Raghunandan Reddy, Arun Kumar Sharma and Munmun Jha
The purpose of this paper is to demonstrate that Bourdieu’s concept of masculine domination offers a comprehensive social theory of gender as compared to Connell’s concept of…
Abstract
Purpose
The purpose of this paper is to demonstrate that Bourdieu’s concept of masculine domination offers a comprehensive social theory of gender as compared to Connell’s concept of hegemonic masculinity through examining the proposition of positive hegemonic masculinity.
Design/methodology/approach
This is a conceptual paper that argues that Bourdieu’s concept of masculine domination offers a comprehensive social theory of gender as compared to Connell’s concept of hegemonic masculinity.
Findings
The findings demonstrate that Bourdieu’s concept of masculine domination incorporates both discursive and material structures of the gender system that privileges men/masculine over women/feminine, making it a comprehensive social theory of gender.

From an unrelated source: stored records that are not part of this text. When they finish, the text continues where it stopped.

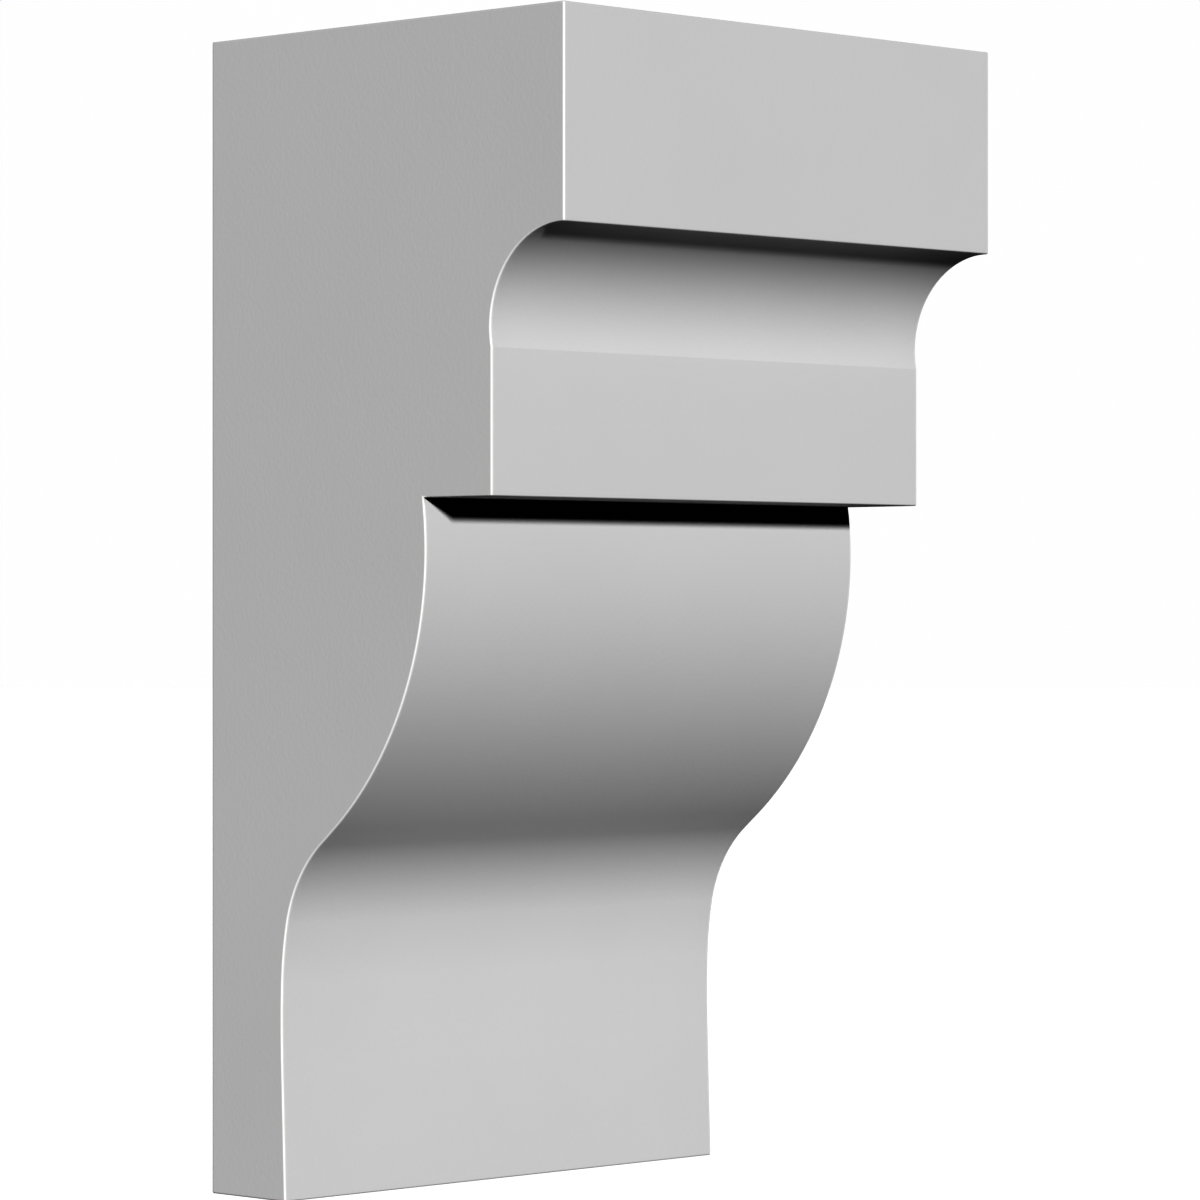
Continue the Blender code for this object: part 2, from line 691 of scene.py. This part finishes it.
def hang_lamps(studio, corbel, floor):
    """Hang three lamps that light the corbel alone, and one that lights the floor alone."""
    corbel_alone = gathered("lit_by_the_lamps", corbel)
    key = sun("key_lamp", KEY_LAMP, studio.key)
    side = sun("side_lamp", SIDE_LAMP, studio.side)
    far = sun("far_lamp", FAR_LAMP, studio.far)
    far.visible_glossy = False
    # The corbel throws each lamp's light back on itself once: that fills the cove and the hollow,
    # and leaves the shadow under the ledge black
    for lamp in (key, side, far):
        lamp.data.cycles.max_bounces = 1
        lamp.light_linking.receiver_collection = corbel_alone
        lamp.light_linking.blocker_collection = corbel_alone
    overhead = sun("floor_lamp", FLOOR_LAMP, studio.overhead)
    overhead.light_linking.receiver_collection = gathered("lit_by_the_floor_lamp", floor)
    overhead.light_linking.blocker_collection = corbel_alone


def light_room(scene):
    """Set up a white room that is seen behind the floor and lights almost nothing."""
    world = bpy.data.worlds.new("pale_room")
    scene.world = world
    tree = empty_tree(world)
    seen = add_node(tree, "ShaderNodeBackground", {"Color": ROOM_COLOUR, "Strength": ROOM_SEEN})
    lit = add_node(tree, "ShaderNodeBackground", {"Color": ROOM_COLOUR, "Strength": ROOM_LIGHT})
    ray = add_node(tree, "ShaderNodeLightPath").outputs["Is Camera Ray"]
    room = add_node(tree, "ShaderNodeMixShader", {0: ray, 1: lit.outputs[0], 2: seen.outputs[0]})
    add_node(tree, "ShaderNodeOutputWorld", {"Surface": room.outputs[0]})


def set_camera(scene, focal_length_mm):
    """Set up the level camera, and show brightness as it falls, with no film curve over it."""
    camera = bpy.data.cameras.new("camera")
    camera.sensor_width = SENSOR_WIDTH_MM
    camera.lens = focal_length_mm
    camera.shift_x, camera.shift_y = CAMERA_SHIFT
    camera.clip_start, camera.clip_end = CAMERA_CLIP
    camera.dof.use_dof = False
    viewer = link_object("camera", camera)
    viewer.location = CAMERA_PLACE
    viewer.rotation_euler = (math.radians(90), 0.0, CAMERA_TURN)
    scene.camera = viewer
    scene.view_settings.view_transform = "Raw"


class CORBEL_OT_add_corbel(Operator):
    """Build the corbel and give it its primed finish"""

    bl_idname = "corbel.add_corbel"
    bl_label = "Add Corbel"

    def execute(self, context):
        mesh = corbel_mesh(context.scene.corbel_sizes)
        corbel = link_object(PIECE, mesh)
        weighted = corbel.modifiers.new("flat faces stay flat", "WEIGHTED_NORMAL")
        weighted.keep_sharp = True
        mesh.materials.append(primed_pvc(context.scene.corbel_finish))
        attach(corbel, BODY)
        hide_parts(NODE)
        return {"FINISHED"}


class CORBEL_OT_add_stage(Operator):
    """Lay the floor, hang the lamps and set up the camera"""

    bl_idname = "corbel.add_stage"
    bl_label = "Add Studio"

    def execute(self, context):
        studio = context.scene.corbel_studio
        floor = lay_floor(studio)
        hang_lamps(studio, bpy.data.objects[PIECE], floor)
        light_room(context.scene)
        set_camera(context.scene, studio.focal_length_mm)
        return {"FINISHED"}


class CORBEL_PT_panel(Panel):
    """The corbel's panel in the sidebar"""

    bl_label = "Corbel"
    bl_space_type = "VIEW_3D"
    bl_region_type = "UI"
    bl_category = "Corbel"

    def draw(self, context):
        layout = self.layout
        layout.operator("corbel.add_corbel")
        layout.operator("corbel.add_stage")


CLASSES = (
    CorbelSizes,
    PrimerFinish,
    StudioSettings,
    CORBEL_OT_add_corbel,
    CORBEL_OT_add_stage,
    CORBEL_PT_panel,
)


def register():
    """Add the classes and the scene's settings."""
    for cls in CLASSES:
        bpy.utils.register_class(cls)
    bpy.types.Scene.corbel_sizes = PointerProperty(type=CorbelSizes)
    bpy.types.Scene.corbel_finish = PointerProperty(type=PrimerFinish)
    bpy.types.Scene.corbel_studio = PointerProperty(type=StudioSettings)


def unregister():
    """Take the settings and the classes away again."""
    del bpy.types.Scene.corbel_studio
    del bpy.types.Scene.corbel_finish
    del bpy.types.Scene.corbel_sizes
    for cls in reversed(CLASSES):
        bpy.utils.unregister_class(cls)


def main():
    """Build everything in order."""
    register()
    bpy.ops.corbel.add_corbel()
    bpy.ops.corbel.add_stage()


if __name__ == "__main__":
    main()
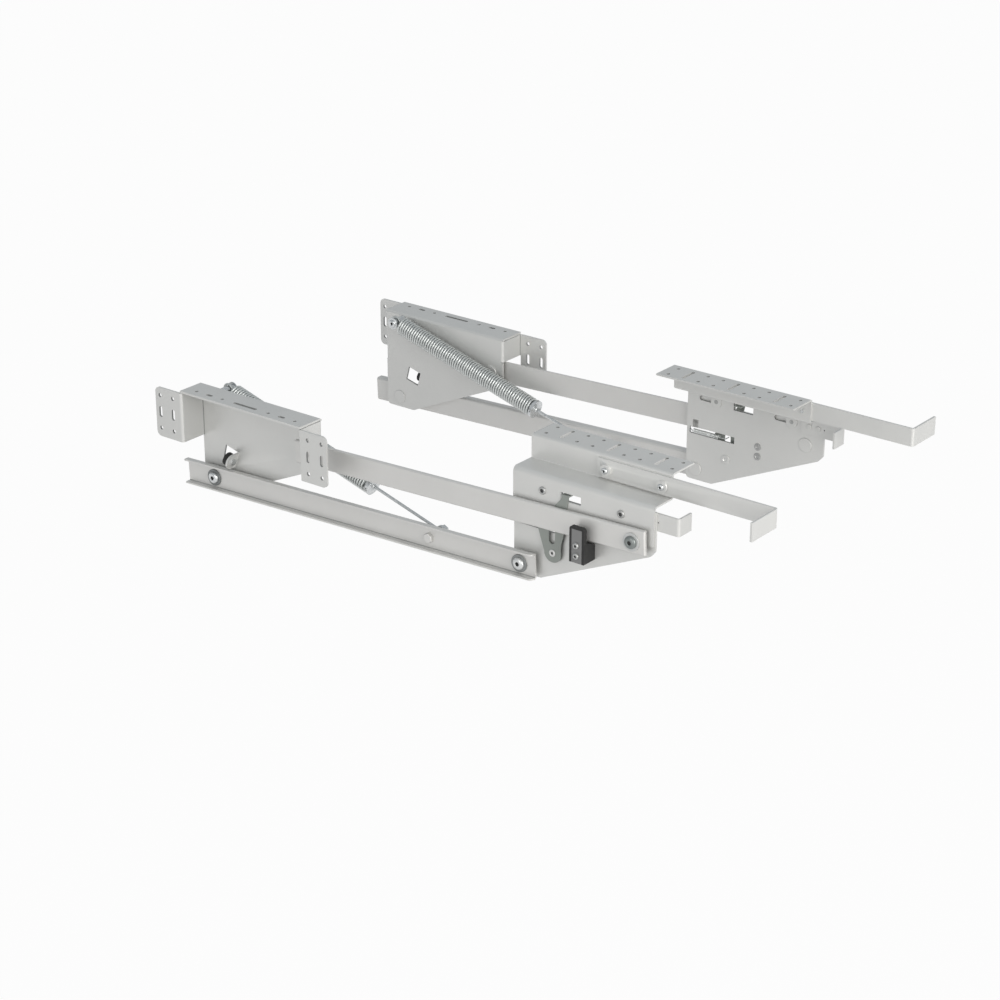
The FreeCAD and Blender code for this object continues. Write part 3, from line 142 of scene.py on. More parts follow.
class NodeShop:
    """Adds nodes to one material's tree."""

    def __init__(self, name: str) -> None:
        """Start an empty material.

        Args:
            name: the material's name.
        """
        self.material = bpy.data.materials.new(name)
        self.material.use_nodes = True
        self.tree = self.material.node_tree
        self.tree.nodes.clear()

    def node(self, kind: str, settings: dict, inputs: dict) -> bpy.types.Node:
        """Add a node.

        Args:
            kind: the node's type name.
            settings: attributes to set first.
            inputs: values or Fields by socket name or number.

        Returns:
            The new node.
        """
        node = self.tree.nodes.new(kind)
        for key, value in settings.items():
            setattr(node, key, value)
        for key, value in inputs.items():
            if isinstance(value, Field):
                self.tree.links.new(value.socket, node.inputs[key])
            else:
                node.inputs[key].default_value = value
        return node

    def add(self, kind: str, settings: dict, inputs: dict, output: object = 0) -> Field:
        """Add a node and return one of its outputs as a Field."""
        return Field(self, self.node(kind, settings, inputs).outputs[output])

    def place(self) -> Field:
        """The piece's own coordinates."""
        return self.add("ShaderNodeTexCoord", {}, {}, "Object")

    def noise(self, scale: float, detail: float = 2.0) -> Field:
        """Soft noise of about 0.5, with scale blobs to the metre."""
        return self.add("ShaderNodeTexNoise", {},
                        {"Vector": self.place(), "Scale": scale, "Detail": detail})

    def ramp(self, factor: Field, low: float, high: float) -> Field:
        """Stretch factor so that low becomes 0 and high becomes 1."""
        return self.add("ShaderNodeMapRange", {},
                        {"Value": factor, "From Min": low, "From Max": high})

    def blend(self, factor: object, one: tuple, other: tuple) -> Field:
        """Mix two colours."""
        return self.add("ShaderNodeMix", {"data_type": "RGBA"},
                        {0: factor, 6: (*one, 1.0), 7: (*other, 1.0)}, 2)

    def relief(self, height: Field, distance: float, strength: float) -> Field:
        """Turn a height into a bumped normal."""
        return self.add("ShaderNodeBump", {},
                        {"Height": height, "Distance": distance, "Strength": strength})

    def finish(self, **socket_shade: object) -> bpy.types.Material:
        """Add the surface shader and return the material.

        Args:
            socket_shade: values by socket name, with _ for a space.

        Returns:
            The finished material.
        """
        named = {key.replace("_", " "): value for key, value in socket_shade.items()}
        shader = self.node("ShaderNodeBsdfPrincipled", {}, named)
        self.node("ShaderNodeOutputMaterial", {}, {"Surface": Field(self, shader.outputs[0])})
        return self.material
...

Research limitations/implications
The concepts of hegemonic masculinity and masculine domination have not been reviewed in the light of emerging perspectives on hegemony, power and domination. The future research could focus on a review of research methods such as institutional ethnography, in examining masculine domination.
Practical implications
Using masculine domination perspective, organizations could identify specific managerial discourses, aspects of work organization and practices in order to eliminate gender-based discrimination, harassment and unequal access to resources.
Social implications
Public policy interventions aimed at inclusive development could examine women’s condition of continued disadvantageousness, through masculine domination perspective.
Originality/value
The authors seek to provide a comparative view of the concepts of hegemonic masculinity and masculine domination, using the categories of comparison that was not attempted earlier.